- Given task: Set down word for word each line from the start of the listing through the line that contains "TWIST = math.radians(4)", both included.

----

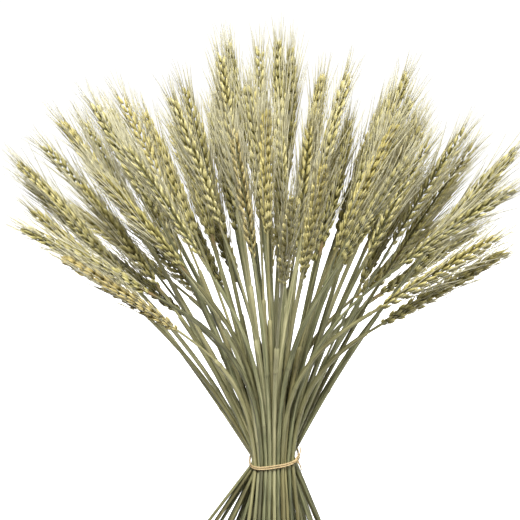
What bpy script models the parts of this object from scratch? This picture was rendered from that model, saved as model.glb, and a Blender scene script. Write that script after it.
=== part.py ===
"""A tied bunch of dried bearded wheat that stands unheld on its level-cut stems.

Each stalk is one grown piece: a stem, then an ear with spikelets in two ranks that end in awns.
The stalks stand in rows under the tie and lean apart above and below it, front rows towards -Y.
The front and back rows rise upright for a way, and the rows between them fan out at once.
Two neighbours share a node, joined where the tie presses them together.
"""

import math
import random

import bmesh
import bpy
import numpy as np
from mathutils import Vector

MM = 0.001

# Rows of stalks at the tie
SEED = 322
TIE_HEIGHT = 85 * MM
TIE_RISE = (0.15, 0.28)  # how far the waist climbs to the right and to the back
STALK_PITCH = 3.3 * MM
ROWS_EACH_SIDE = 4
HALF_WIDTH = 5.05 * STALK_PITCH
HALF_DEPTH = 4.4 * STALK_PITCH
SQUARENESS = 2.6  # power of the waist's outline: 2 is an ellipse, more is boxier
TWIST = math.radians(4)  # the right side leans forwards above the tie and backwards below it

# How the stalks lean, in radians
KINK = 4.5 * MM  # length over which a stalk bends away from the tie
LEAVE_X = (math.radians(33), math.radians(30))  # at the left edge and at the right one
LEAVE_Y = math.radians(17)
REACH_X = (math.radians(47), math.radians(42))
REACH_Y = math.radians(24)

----

- Task response:
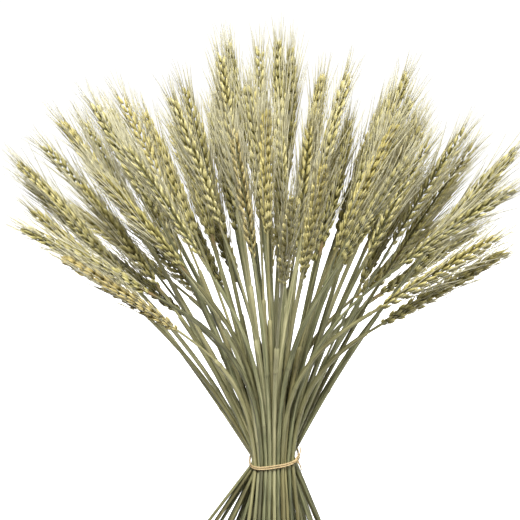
What bpy script models the parts of this object from scratch? This picture was rendered from that model, saved as model.glb, and a Blender scene script. Write that script after it.
=== part.py ===
"""A tied bunch of dried bearded wheat that stands unheld on its level-cut stems.

Each stalk is one grown piece: a stem, then an ear with spikelets in two ranks that end in awns.
The stalks stand in rows under the tie and lean apart above and below it, front rows towards -Y.
The front and back rows rise upright for a way, and the rows between them fan out at once.
Two neighbours share a node, joined where the tie presses them together.
"""

import math
import random

import bmesh
import bpy
import numpy as np
from mathutils import Vector

MM = 0.001

# Rows of stalks at the tie
SEED = 322
TIE_HEIGHT = 85 * MM
TIE_RISE = (0.15, 0.28)  # how far the waist climbs to the right and to the back
STALK_PITCH = 3.3 * MM
ROWS_EACH_SIDE = 4
HALF_WIDTH = 5.05 * STALK_PITCH
HALF_DEPTH = 4.4 * STALK_PITCH
SQUARENESS = 2.6  # power of the waist's outline: 2 is an ellipse, more is boxier
TWIST = math.radians(4)  # the right side leans forwards above the tie and backwards below it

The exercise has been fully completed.